Problem to work on: Reproduce the entries shown below only from the line with "What build123d script" down to the line with "# All sizes are in millimetres.", keeping both end lines and copying each one exactly.

Data listing:
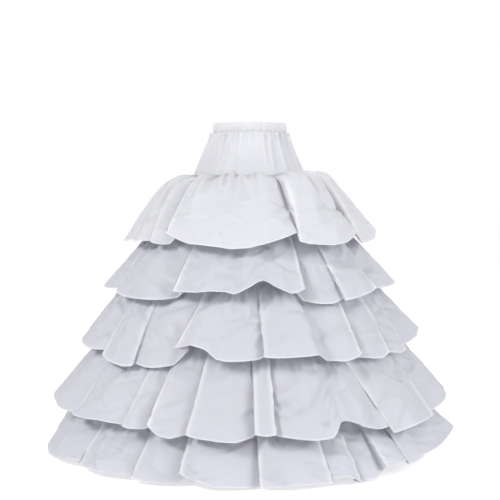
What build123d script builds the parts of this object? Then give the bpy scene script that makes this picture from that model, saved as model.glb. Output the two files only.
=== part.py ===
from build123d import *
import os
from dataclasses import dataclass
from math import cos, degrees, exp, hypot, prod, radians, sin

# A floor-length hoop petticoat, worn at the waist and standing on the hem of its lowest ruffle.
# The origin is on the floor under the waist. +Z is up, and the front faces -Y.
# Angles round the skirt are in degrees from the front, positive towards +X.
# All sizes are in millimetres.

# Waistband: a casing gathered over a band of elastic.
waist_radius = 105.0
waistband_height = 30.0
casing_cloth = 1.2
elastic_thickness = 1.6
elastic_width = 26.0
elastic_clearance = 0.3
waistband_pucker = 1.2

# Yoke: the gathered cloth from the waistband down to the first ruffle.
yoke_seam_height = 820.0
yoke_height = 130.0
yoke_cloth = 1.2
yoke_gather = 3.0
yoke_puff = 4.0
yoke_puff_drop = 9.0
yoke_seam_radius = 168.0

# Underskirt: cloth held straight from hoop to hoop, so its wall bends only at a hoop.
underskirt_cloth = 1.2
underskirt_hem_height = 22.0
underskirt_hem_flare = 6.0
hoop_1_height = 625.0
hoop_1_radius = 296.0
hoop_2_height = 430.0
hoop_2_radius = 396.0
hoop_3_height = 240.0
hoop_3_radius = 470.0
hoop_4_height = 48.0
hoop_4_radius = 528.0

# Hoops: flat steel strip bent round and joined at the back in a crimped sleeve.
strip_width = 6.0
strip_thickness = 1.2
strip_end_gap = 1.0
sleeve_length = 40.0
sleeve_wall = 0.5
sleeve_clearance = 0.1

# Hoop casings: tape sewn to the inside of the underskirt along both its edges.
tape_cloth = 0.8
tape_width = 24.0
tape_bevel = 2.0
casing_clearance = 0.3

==

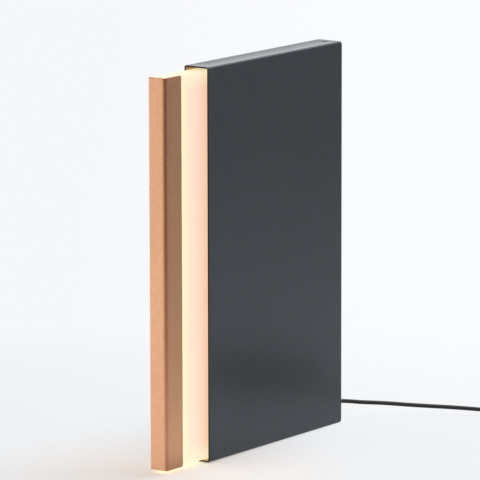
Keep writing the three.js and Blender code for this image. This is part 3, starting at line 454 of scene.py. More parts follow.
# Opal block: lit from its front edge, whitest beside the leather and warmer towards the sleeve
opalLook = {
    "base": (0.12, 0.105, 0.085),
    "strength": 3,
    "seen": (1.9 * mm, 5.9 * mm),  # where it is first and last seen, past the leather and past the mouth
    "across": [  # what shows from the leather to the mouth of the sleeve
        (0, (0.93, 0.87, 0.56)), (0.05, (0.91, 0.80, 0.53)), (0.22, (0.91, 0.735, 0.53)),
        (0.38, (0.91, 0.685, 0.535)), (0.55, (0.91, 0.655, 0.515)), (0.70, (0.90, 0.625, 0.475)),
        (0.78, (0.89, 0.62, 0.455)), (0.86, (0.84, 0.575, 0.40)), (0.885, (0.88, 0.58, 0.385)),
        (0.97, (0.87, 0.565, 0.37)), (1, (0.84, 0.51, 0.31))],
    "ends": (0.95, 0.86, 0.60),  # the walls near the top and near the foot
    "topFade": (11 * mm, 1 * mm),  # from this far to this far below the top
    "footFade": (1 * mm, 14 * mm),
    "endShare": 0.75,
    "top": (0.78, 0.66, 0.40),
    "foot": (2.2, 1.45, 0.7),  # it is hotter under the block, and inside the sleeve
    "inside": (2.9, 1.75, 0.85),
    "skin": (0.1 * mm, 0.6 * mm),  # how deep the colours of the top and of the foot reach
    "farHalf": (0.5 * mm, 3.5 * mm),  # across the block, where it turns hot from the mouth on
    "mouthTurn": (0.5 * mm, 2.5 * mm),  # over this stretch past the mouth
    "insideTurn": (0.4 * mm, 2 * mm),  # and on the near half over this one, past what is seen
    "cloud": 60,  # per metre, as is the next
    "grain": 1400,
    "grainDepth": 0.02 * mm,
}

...

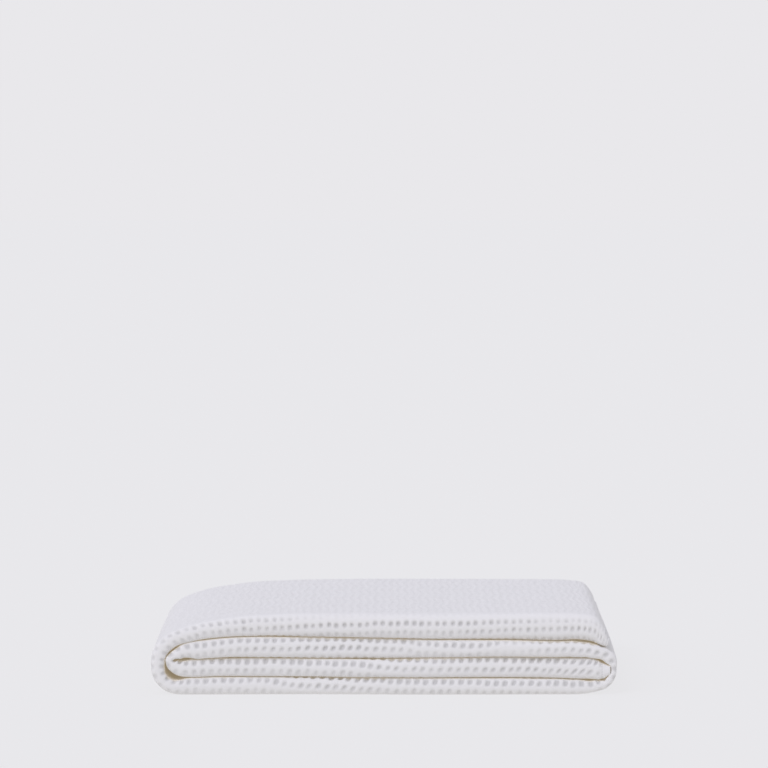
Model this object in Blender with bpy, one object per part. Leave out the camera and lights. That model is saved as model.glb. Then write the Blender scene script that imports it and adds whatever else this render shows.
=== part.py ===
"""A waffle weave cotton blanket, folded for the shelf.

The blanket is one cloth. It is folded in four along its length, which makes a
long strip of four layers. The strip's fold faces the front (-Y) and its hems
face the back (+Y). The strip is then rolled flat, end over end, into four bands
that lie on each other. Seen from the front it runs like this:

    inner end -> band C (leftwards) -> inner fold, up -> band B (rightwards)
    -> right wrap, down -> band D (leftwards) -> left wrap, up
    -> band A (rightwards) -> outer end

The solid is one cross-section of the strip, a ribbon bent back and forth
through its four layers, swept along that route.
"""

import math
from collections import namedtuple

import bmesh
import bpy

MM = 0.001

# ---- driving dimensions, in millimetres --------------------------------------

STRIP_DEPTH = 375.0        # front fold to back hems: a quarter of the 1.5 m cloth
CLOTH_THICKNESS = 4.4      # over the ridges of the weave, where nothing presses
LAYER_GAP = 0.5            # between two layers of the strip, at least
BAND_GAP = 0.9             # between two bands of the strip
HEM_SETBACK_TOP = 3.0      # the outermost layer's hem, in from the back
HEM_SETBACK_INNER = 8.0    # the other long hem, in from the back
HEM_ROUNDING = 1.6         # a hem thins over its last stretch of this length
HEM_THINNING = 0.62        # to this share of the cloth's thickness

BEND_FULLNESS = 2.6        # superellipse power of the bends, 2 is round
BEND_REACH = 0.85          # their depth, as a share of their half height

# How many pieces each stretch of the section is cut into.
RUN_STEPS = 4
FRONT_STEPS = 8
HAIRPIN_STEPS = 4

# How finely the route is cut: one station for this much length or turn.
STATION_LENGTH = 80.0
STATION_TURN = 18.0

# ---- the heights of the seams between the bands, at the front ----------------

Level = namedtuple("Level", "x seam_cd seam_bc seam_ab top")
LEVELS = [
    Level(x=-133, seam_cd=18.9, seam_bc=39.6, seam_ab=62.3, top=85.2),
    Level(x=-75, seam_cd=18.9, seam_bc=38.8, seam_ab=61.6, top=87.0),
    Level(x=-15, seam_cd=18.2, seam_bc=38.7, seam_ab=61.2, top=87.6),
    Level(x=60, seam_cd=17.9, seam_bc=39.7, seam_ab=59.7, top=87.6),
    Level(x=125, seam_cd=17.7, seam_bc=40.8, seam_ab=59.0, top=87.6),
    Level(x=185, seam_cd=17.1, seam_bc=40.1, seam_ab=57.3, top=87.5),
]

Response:
What build123d script builds the parts of this object? Then give the bpy scene script that makes this picture from that model, saved as model.glb. Output the two files only.
=== part.py ===
from build123d import *
import os
from dataclasses import dataclass
from math import cos, degrees, exp, hypot, prod, radians, sin

# A floor-length hoop petticoat, worn at the waist and standing on the hem of its lowest ruffle.
# The origin is on the floor under the waist. +Z is up, and the front faces -Y.
# Angles round the skirt are in degrees from the front, positive towards +X.
# All sizes are in millimetres.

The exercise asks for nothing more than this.